* start *
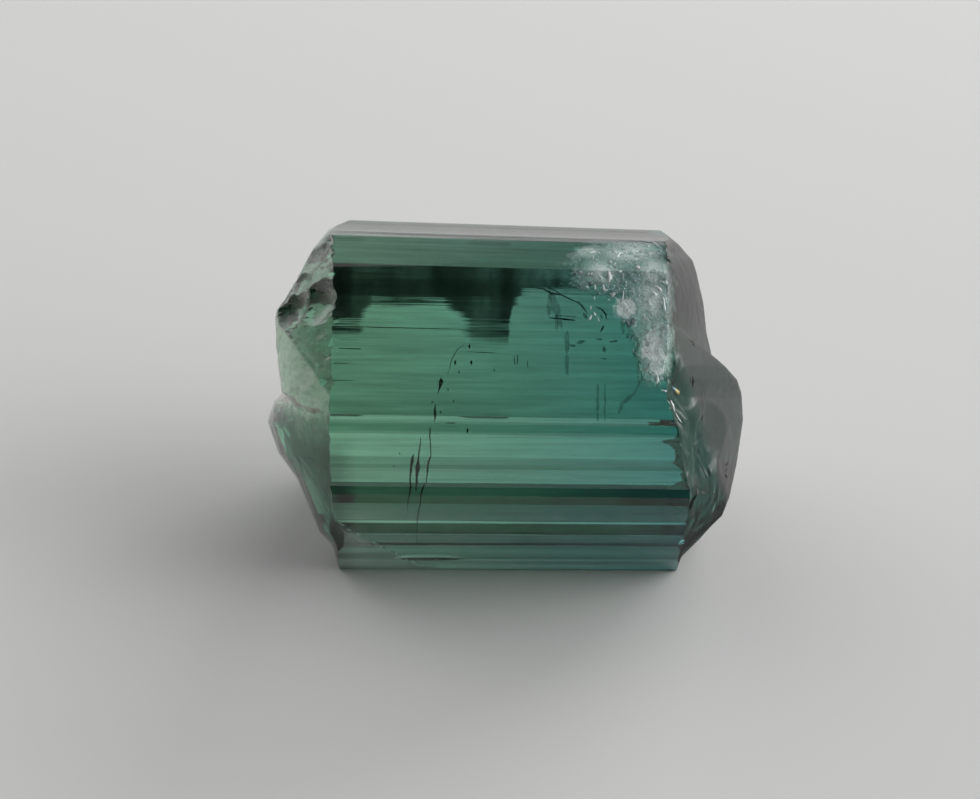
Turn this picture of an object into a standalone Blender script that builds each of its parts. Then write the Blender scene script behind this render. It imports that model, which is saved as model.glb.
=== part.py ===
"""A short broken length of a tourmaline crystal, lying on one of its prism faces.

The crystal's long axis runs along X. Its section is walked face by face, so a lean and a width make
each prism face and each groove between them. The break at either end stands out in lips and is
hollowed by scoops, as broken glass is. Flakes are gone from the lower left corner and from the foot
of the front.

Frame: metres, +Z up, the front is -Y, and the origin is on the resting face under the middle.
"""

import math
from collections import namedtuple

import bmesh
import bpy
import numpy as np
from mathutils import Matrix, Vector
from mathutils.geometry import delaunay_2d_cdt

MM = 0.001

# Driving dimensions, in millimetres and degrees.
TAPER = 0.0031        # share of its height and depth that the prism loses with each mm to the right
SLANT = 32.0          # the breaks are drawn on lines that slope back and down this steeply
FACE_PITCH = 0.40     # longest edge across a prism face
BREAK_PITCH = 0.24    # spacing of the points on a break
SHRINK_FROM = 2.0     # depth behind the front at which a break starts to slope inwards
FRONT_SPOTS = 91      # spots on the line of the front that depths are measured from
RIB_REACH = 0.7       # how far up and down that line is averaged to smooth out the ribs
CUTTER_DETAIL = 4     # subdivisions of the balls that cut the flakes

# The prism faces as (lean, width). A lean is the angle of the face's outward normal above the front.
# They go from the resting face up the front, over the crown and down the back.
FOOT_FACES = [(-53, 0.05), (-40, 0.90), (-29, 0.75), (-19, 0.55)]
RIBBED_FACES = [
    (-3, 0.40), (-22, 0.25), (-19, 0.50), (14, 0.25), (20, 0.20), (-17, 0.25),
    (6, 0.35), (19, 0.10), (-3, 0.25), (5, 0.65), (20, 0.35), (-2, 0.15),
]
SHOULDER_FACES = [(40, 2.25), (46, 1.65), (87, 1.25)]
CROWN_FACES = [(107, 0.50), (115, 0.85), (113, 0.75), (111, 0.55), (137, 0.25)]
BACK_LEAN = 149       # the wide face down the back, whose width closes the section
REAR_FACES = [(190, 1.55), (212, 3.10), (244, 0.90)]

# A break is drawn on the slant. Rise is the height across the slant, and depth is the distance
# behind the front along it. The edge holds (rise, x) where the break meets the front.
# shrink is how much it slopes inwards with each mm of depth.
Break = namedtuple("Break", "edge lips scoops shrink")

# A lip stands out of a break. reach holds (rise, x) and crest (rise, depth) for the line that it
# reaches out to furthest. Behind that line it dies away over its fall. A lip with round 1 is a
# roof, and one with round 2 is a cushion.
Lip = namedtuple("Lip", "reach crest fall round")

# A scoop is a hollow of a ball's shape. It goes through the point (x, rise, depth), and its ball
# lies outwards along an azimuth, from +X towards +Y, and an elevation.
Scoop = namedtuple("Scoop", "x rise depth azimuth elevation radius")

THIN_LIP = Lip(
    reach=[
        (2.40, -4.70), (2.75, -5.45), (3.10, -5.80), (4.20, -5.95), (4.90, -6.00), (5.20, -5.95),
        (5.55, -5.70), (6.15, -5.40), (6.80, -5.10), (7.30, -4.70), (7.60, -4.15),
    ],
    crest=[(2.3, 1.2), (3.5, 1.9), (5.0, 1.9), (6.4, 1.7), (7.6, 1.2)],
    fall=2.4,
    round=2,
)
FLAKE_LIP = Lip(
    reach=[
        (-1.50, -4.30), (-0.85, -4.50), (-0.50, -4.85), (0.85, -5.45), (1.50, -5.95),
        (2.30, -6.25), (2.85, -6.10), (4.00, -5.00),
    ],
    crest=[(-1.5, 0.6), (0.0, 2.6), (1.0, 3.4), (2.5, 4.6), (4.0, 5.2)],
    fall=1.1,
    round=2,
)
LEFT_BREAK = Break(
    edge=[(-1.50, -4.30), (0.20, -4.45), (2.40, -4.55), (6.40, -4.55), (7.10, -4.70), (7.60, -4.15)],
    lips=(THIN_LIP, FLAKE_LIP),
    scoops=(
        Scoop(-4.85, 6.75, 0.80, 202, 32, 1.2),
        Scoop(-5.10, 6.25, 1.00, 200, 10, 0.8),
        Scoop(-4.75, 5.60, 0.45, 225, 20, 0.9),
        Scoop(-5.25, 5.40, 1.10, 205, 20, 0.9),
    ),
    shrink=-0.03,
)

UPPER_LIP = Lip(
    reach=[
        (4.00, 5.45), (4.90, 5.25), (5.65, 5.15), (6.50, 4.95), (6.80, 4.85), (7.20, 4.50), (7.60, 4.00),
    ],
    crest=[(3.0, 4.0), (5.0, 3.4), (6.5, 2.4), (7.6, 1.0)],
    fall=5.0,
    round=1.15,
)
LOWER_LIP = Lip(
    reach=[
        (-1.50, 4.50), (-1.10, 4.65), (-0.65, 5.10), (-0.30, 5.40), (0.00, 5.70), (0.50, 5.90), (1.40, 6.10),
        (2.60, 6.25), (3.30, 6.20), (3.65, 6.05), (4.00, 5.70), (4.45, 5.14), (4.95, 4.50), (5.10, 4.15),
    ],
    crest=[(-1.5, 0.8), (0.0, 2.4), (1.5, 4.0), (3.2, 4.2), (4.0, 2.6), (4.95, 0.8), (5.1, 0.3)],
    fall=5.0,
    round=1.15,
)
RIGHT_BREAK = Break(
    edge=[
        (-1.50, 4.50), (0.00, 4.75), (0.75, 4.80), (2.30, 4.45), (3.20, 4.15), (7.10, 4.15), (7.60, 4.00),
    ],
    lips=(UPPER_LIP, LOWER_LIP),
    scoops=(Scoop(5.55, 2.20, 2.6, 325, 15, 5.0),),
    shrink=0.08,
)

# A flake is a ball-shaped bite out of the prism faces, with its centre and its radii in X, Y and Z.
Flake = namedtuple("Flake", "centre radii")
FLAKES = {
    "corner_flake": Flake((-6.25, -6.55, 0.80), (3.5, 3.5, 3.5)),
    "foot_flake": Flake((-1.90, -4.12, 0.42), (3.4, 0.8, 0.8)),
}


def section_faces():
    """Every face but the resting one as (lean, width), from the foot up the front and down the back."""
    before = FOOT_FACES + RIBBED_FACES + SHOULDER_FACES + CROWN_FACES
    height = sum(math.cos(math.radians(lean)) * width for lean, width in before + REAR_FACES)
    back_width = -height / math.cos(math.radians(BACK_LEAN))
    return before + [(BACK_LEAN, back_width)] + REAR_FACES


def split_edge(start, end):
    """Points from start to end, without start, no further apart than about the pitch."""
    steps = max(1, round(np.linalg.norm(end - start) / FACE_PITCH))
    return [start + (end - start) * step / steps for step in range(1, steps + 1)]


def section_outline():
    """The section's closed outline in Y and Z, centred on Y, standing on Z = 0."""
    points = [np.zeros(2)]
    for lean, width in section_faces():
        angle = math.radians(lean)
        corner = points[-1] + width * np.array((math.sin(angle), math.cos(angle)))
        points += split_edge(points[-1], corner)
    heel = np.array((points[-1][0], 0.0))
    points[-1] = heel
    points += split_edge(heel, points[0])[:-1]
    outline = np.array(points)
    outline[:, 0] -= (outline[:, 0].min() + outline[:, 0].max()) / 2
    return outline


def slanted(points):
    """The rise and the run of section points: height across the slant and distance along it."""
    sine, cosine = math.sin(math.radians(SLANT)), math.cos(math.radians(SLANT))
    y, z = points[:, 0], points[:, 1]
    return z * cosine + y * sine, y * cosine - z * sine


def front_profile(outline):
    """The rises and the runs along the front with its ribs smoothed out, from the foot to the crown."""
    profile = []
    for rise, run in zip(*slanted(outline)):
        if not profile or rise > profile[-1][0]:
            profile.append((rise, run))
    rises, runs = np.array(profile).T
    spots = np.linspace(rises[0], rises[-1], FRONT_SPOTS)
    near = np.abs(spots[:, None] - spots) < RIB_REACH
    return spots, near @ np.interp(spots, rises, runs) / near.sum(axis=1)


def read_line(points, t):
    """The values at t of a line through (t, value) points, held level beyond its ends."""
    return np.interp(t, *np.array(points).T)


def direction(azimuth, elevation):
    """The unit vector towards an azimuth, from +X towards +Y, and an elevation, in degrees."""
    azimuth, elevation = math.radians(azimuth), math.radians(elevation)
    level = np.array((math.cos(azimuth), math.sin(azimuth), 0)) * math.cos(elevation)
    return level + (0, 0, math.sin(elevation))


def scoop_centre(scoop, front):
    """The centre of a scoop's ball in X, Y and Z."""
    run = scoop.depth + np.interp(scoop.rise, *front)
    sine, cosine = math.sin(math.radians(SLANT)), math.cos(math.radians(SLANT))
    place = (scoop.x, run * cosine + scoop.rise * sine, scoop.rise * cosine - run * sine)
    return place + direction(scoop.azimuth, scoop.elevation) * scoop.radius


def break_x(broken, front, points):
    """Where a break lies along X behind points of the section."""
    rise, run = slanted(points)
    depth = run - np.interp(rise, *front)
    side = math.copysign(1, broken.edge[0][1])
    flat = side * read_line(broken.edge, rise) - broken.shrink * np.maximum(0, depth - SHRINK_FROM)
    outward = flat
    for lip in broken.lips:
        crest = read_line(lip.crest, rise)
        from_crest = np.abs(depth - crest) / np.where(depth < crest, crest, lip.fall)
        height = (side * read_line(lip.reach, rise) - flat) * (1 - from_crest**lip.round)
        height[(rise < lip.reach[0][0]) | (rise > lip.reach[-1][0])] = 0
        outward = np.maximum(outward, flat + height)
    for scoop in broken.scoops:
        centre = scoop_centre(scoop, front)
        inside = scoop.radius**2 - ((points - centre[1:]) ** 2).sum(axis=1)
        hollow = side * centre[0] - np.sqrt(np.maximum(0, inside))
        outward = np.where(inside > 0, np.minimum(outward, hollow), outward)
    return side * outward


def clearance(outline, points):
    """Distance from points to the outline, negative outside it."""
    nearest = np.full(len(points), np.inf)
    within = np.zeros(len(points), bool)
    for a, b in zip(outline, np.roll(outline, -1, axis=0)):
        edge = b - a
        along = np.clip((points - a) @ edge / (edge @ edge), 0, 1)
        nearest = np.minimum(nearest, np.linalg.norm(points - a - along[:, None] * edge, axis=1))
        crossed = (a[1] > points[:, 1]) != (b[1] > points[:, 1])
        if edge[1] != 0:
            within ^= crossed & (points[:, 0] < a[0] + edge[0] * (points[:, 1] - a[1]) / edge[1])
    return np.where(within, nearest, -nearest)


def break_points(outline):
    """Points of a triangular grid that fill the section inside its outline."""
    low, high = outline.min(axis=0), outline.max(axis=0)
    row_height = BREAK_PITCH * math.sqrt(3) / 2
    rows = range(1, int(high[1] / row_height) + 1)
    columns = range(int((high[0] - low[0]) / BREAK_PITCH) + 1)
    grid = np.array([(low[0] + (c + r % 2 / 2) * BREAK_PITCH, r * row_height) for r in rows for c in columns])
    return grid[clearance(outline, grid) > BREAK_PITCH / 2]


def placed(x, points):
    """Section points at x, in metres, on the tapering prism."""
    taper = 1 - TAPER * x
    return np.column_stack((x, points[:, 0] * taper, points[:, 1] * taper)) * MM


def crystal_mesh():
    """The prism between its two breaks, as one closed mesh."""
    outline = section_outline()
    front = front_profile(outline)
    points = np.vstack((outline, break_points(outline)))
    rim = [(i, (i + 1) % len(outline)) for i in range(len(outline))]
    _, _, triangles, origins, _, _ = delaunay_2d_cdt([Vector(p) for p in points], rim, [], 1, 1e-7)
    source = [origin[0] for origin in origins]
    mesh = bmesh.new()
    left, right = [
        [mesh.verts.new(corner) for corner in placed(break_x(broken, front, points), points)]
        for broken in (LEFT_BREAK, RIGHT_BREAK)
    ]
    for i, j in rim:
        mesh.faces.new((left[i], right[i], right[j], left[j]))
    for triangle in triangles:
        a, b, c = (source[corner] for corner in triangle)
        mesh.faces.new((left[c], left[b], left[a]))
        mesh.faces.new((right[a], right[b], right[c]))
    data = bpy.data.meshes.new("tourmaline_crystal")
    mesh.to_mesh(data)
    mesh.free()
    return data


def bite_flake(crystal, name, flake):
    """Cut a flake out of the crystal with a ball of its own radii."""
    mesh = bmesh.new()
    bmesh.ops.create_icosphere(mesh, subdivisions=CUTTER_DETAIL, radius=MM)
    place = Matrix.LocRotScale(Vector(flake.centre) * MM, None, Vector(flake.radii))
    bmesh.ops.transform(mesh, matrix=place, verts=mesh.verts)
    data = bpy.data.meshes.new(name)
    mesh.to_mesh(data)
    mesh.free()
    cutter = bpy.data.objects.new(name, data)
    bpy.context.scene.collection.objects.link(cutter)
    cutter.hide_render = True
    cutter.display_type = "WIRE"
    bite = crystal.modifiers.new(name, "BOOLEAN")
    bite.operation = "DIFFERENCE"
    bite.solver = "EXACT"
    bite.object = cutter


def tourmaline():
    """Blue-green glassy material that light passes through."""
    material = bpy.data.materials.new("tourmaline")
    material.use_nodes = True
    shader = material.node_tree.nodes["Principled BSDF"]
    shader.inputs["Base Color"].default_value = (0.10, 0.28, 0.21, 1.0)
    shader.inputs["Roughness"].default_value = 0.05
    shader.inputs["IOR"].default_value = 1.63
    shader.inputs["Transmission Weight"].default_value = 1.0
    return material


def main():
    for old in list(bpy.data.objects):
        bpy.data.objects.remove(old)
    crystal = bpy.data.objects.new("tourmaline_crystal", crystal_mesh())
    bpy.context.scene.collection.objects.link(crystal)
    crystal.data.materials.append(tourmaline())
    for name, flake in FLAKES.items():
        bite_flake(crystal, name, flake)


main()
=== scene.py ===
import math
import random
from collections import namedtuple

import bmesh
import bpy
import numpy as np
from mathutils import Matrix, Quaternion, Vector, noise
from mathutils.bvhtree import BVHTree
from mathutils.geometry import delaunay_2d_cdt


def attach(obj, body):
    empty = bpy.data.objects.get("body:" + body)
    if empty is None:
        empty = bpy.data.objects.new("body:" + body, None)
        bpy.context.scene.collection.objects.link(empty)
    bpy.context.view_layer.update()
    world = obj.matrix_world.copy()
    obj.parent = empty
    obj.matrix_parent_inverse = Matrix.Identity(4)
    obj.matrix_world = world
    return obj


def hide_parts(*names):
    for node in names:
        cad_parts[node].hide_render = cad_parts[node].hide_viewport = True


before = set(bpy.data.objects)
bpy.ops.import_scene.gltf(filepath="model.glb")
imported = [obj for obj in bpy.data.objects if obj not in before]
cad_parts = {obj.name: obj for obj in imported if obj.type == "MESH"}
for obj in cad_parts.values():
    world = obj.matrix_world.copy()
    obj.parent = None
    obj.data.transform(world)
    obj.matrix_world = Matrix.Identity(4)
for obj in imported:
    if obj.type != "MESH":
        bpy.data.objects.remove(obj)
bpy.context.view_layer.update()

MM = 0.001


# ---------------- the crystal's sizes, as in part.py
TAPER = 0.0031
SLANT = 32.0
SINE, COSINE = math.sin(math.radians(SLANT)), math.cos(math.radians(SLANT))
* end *
Task description:
Exactly and only the lines from the line with "bpy.context.scene.collection.objects.link(crystal)" to the line with "obj.matrix_world = Matrix.Identity(4)", both included, are to be printed.

Task output:
    bpy.context.scene.collection.objects.link(crystal)
    crystal.data.materials.append(tourmaline())
    for name, flake in FLAKES.items():
        bite_flake(crystal, name, flake)


main()
=== scene.py ===
import math
import random
from collections import namedtuple

import bmesh
import bpy
import numpy as np
from mathutils import Matrix, Quaternion, Vector, noise
from mathutils.bvhtree import BVHTree
from mathutils.geometry import delaunay_2d_cdt


def attach(obj, body):
    empty = bpy.data.objects.get("body:" + body)
    if empty is None:
        empty = bpy.data.objects.new("body:" + body, None)
        bpy.context.scene.collection.objects.link(empty)
    bpy.context.view_layer.update()
    world = obj.matrix_world.copy()
    obj.parent = empty
    obj.matrix_parent_inverse = Matrix.Identity(4)
    obj.matrix_world = world
    return obj


def hide_parts(*names):
    for node in names:
        cad_parts[node].hide_render = cad_parts[node].hide_viewport = True


before = set(bpy.data.objects)
bpy.ops.import_scene.gltf(filepath="model.glb")
imported = [obj for obj in bpy.data.objects if obj not in before]
cad_parts = {obj.name: obj for obj in imported if obj.type == "MESH"}
for obj in cad_parts.values():
    world = obj.matrix_world.copy()
    obj.parent = None
    obj.data.transform(world)
    obj.matrix_world = Matrix.Identity(4)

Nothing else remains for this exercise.